##### INFORMATION SHOWN #####
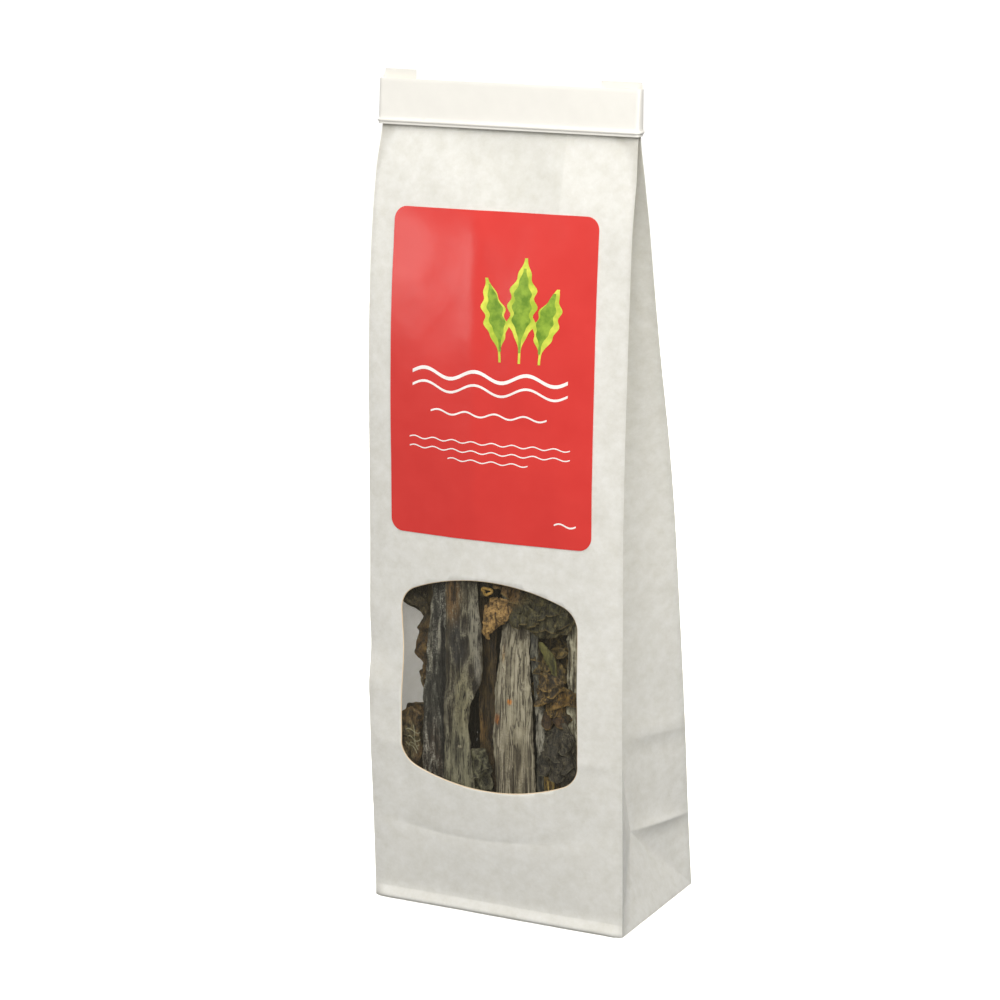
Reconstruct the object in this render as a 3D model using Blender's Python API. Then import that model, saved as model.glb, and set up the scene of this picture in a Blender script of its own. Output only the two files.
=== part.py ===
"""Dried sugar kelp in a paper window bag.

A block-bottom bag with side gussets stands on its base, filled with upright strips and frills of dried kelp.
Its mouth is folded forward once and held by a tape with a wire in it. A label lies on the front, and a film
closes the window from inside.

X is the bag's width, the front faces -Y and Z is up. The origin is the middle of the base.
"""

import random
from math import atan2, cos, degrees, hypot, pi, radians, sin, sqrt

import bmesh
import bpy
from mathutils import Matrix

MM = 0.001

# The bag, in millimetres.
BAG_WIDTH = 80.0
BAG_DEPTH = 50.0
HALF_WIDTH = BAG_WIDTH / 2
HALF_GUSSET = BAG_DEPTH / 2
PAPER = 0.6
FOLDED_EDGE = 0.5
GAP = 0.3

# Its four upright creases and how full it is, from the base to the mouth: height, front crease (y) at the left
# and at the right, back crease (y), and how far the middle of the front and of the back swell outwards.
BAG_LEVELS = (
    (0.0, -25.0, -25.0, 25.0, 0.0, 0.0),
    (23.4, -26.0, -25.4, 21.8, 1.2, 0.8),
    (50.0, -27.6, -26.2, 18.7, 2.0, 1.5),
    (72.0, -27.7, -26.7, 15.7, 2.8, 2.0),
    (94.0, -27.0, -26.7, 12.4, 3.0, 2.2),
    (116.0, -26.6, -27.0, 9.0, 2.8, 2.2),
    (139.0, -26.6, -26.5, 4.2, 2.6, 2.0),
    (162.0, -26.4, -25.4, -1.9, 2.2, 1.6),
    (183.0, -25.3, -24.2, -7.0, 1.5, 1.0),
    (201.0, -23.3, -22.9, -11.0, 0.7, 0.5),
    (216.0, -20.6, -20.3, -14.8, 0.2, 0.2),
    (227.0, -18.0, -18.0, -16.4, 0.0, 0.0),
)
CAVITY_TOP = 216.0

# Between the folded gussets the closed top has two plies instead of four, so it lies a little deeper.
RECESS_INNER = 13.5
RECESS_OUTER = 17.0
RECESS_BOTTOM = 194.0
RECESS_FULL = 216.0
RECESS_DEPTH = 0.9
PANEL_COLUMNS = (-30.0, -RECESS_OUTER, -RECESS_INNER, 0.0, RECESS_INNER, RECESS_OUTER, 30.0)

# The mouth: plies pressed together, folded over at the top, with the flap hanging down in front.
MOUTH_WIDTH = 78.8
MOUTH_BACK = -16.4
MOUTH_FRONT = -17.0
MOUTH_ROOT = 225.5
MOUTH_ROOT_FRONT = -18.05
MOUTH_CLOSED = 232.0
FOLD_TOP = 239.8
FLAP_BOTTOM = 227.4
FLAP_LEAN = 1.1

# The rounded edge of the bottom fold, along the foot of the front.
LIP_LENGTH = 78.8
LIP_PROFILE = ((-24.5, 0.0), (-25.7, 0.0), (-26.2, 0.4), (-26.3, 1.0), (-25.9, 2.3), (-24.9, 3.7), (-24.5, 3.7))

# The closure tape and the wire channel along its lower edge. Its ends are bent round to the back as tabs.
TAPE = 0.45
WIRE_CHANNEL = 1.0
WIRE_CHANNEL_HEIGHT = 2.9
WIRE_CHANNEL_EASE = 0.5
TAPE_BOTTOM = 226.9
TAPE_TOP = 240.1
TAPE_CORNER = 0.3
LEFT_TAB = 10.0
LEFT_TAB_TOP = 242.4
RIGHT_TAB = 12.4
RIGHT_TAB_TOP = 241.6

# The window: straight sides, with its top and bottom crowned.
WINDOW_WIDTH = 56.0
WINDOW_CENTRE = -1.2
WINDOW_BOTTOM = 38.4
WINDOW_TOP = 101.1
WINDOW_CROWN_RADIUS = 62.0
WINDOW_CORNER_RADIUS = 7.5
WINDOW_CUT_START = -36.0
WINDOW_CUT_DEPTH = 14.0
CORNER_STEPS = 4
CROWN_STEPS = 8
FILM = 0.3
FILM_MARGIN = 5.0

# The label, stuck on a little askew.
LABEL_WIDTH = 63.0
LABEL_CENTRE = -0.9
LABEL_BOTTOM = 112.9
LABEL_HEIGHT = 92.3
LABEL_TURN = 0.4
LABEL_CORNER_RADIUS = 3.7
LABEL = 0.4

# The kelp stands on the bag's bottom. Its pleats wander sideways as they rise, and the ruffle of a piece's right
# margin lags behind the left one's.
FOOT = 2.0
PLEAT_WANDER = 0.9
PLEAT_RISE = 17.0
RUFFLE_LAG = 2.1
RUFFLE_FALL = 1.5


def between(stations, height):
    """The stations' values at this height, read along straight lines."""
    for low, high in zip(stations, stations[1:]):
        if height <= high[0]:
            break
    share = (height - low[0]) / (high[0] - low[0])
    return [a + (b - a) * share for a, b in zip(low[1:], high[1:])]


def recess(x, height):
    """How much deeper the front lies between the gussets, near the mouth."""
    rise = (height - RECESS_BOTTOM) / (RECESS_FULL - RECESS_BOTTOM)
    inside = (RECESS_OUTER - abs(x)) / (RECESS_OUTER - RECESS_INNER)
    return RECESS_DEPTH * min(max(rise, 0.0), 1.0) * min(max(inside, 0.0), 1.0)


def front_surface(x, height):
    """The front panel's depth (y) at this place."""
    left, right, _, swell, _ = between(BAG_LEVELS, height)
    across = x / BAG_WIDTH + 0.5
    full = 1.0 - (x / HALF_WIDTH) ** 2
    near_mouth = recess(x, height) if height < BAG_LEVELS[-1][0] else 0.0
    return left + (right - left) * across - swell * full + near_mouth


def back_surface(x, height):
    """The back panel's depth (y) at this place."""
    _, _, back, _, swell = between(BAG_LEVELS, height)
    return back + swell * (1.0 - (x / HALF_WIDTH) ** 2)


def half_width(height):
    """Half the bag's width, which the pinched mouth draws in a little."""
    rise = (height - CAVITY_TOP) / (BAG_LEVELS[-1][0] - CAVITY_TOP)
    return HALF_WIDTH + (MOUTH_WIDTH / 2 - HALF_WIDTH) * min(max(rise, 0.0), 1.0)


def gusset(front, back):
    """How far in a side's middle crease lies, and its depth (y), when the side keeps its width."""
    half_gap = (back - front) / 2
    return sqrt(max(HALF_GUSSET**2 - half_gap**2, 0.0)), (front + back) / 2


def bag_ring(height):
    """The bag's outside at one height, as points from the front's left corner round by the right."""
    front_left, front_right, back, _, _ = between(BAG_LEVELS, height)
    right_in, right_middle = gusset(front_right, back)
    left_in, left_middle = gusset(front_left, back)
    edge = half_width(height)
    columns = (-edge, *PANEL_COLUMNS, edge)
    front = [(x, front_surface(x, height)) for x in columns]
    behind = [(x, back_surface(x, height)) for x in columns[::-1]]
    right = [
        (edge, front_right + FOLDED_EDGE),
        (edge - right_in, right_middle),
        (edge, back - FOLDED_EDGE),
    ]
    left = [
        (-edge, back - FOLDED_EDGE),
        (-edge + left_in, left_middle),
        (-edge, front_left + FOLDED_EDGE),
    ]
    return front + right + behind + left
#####
=== TASK REQUIREMENTS ===
From the listing above, extract every line exactly as it stands.

=== ANSWER TO THIS TASK ===
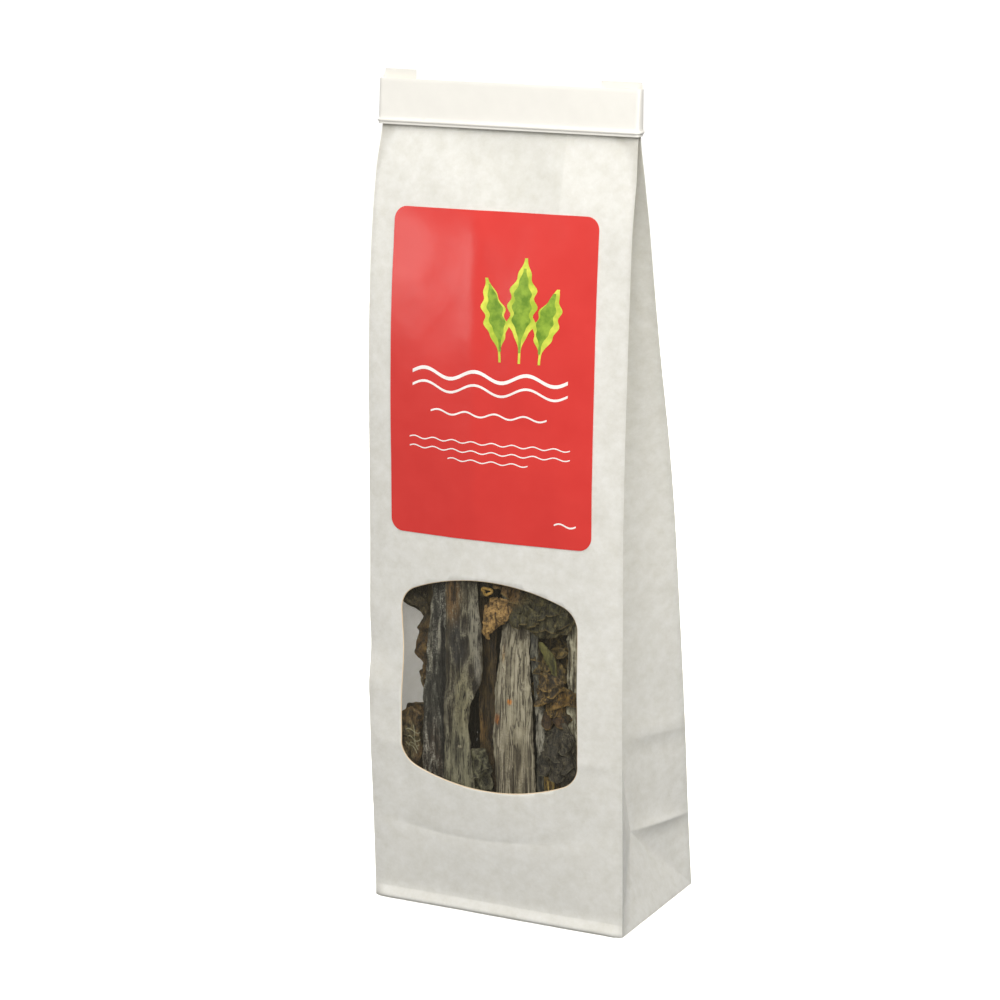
Reconstruct the object in this render as a 3D model using Blender's Python API. Then import that model, saved as model.glb, and set up the scene of this picture in a Blender script of its own. Output only the two files.
=== part.py ===
"""Dried sugar kelp in a paper window bag.

A block-bottom bag with side gussets stands on its base, filled with upright strips and frills of dried kelp.
Its mouth is folded forward once and held by a tape with a wire in it. A label lies on the front, and a film
closes the window from inside.

X is the bag's width, the front faces -Y and Z is up. The origin is the middle of the base.
"""

import random
from math import atan2, cos, degrees, hypot, pi, radians, sin, sqrt

import bmesh
import bpy
from mathutils import Matrix

MM = 0.001

# The bag, in millimetres.
BAG_WIDTH = 80.0
BAG_DEPTH = 50.0
HALF_WIDTH = BAG_WIDTH / 2
HALF_GUSSET = BAG_DEPTH / 2
PAPER = 0.6
FOLDED_EDGE = 0.5
GAP = 0.3

# Its four upright creases and how full it is, from the base to the mouth: height, front crease (y) at the left
# and at the right, back crease (y), and how far the middle of the front and of the back swell outwards.
BAG_LEVELS = (
    (0.0, -25.0, -25.0, 25.0, 0.0, 0.0),
    (23.4, -26.0, -25.4, 21.8, 1.2, 0.8),
    (50.0, -27.6, -26.2, 18.7, 2.0, 1.5),
    (72.0, -27.7, -26.7, 15.7, 2.8, 2.0),
    (94.0, -27.0, -26.7, 12.4, 3.0, 2.2),
    (116.0, -26.6, -27.0, 9.0, 2.8, 2.2),
    (139.0, -26.6, -26.5, 4.2, 2.6, 2.0),
    (162.0, -26.4, -25.4, -1.9, 2.2, 1.6),
    (183.0, -25.3, -24.2, -7.0, 1.5, 1.0),
    (201.0, -23.3, -22.9, -11.0, 0.7, 0.5),
    (216.0, -20.6, -20.3, -14.8, 0.2, 0.2),
    (227.0, -18.0, -18.0, -16.4, 0.0, 0.0),
)
CAVITY_TOP = 216.0

# Between the folded gussets the closed top has two plies instead of four, so it lies a little deeper.
RECESS_INNER = 13.5
RECESS_OUTER = 17.0
RECESS_BOTTOM = 194.0
RECESS_FULL = 216.0
RECESS_DEPTH = 0.9
PANEL_COLUMNS = (-30.0, -RECESS_OUTER, -RECESS_INNER, 0.0, RECESS_INNER, RECESS_OUTER, 30.0)

# The mouth: plies pressed together, folded over at the top, with the flap hanging down in front.
MOUTH_WIDTH = 78.8
MOUTH_BACK = -16.4
MOUTH_FRONT = -17.0
MOUTH_ROOT = 225.5
MOUTH_ROOT_FRONT = -18.05
MOUTH_CLOSED = 232.0
FOLD_TOP = 239.8
FLAP_BOTTOM = 227.4
FLAP_LEAN = 1.1

# The rounded edge of the bottom fold, along the foot of the front.
LIP_LENGTH = 78.8
LIP_PROFILE = ((-24.5, 0.0), (-25.7, 0.0), (-26.2, 0.4), (-26.3, 1.0), (-25.9, 2.3), (-24.9, 3.7), (-24.5, 3.7))

# The closure tape and the wire channel along its lower edge. Its ends are bent round to the back as tabs.
TAPE = 0.45
WIRE_CHANNEL = 1.0
WIRE_CHANNEL_HEIGHT = 2.9
WIRE_CHANNEL_EASE = 0.5
TAPE_BOTTOM = 226.9
TAPE_TOP = 240.1
TAPE_CORNER = 0.3
LEFT_TAB = 10.0
LEFT_TAB_TOP = 242.4
RIGHT_TAB = 12.4
RIGHT_TAB_TOP = 241.6

# The window: straight sides, with its top and bottom crowned.
WINDOW_WIDTH = 56.0
WINDOW_CENTRE = -1.2
WINDOW_BOTTOM = 38.4
WINDOW_TOP = 101.1
WINDOW_CROWN_RADIUS = 62.0
WINDOW_CORNER_RADIUS = 7.5
WINDOW_CUT_START = -36.0
WINDOW_CUT_DEPTH = 14.0
CORNER_STEPS = 4
CROWN_STEPS = 8
FILM = 0.3
FILM_MARGIN = 5.0

# The label, stuck on a little askew.
LABEL_WIDTH = 63.0
LABEL_CENTRE = -0.9
LABEL_BOTTOM = 112.9
LABEL_HEIGHT = 92.3
LABEL_TURN = 0.4
LABEL_CORNER_RADIUS = 3.7
LABEL = 0.4

# The kelp stands on the bag's bottom. Its pleats wander sideways as they rise, and the ruffle of a piece's right
# margin lags behind the left one's.
FOOT = 2.0
PLEAT_WANDER = 0.9
PLEAT_RISE = 17.0
RUFFLE_LAG = 2.1
RUFFLE_FALL = 1.5


def between(stations, height):
    """The stations' values at this height, read along straight lines."""
    for low, high in zip(stations, stations[1:]):
        if height <= high[0]:
            break
    share = (height - low[0]) / (high[0] - low[0])
    return [a + (b - a) * share for a, b in zip(low[1:], high[1:])]


def recess(x, height):
    """How much deeper the front lies between the gussets, near the mouth."""
    rise = (height - RECESS_BOTTOM) / (RECESS_FULL - RECESS_BOTTOM)
    inside = (RECESS_OUTER - abs(x)) / (RECESS_OUTER - RECESS_INNER)
    return RECESS_DEPTH * min(max(rise, 0.0), 1.0) * min(max(inside, 0.0), 1.0)


def front_surface(x, height):
    """The front panel's depth (y) at this place."""
    left, right, _, swell, _ = between(BAG_LEVELS, height)
    across = x / BAG_WIDTH + 0.5
    full = 1.0 - (x / HALF_WIDTH) ** 2
    near_mouth = recess(x, height) if height < BAG_LEVELS[-1][0] else 0.0
    return left + (right - left) * across - swell * full + near_mouth


def back_surface(x, height):
    """The back panel's depth (y) at this place."""
    _, _, back, _, swell = between(BAG_LEVELS, height)
    return back + swell * (1.0 - (x / HALF_WIDTH) ** 2)


def half_width(height):
    """Half the bag's width, which the pinched mouth draws in a little."""
    rise = (height - CAVITY_TOP) / (BAG_LEVELS[-1][0] - CAVITY_TOP)
    return HALF_WIDTH + (MOUTH_WIDTH / 2 - HALF_WIDTH) * min(max(rise, 0.0), 1.0)


def gusset(front, back):
    """How far in a side's middle crease lies, and its depth (y), when the side keeps its width."""
    half_gap = (back - front) / 2
    return sqrt(max(HALF_GUSSET**2 - half_gap**2, 0.0)), (front + back) / 2


def bag_ring(height):
    """The bag's outside at one height, as points from the front's left corner round by the right."""
    front_left, front_right, back, _, _ = between(BAG_LEVELS, height)
    right_in, right_middle = gusset(front_right, back)
    left_in, left_middle = gusset(front_left, back)
    edge = half_width(height)
    columns = (-edge, *PANEL_COLUMNS, edge)
    front = [(x, front_surface(x, height)) for x in columns]
    behind = [(x, back_surface(x, height)) for x in columns[::-1]]
    right = [
        (edge, front_right + FOLDED_EDGE),
        (edge - right_in, right_middle),
        (edge, back - FOLDED_EDGE),
    ]
    left = [
        (-edge, back - FOLDED_EDGE),
        (-edge + left_in, left_middle),
        (-edge, front_left + FOLDED_EDGE),
    ]
    return front + right + behind + left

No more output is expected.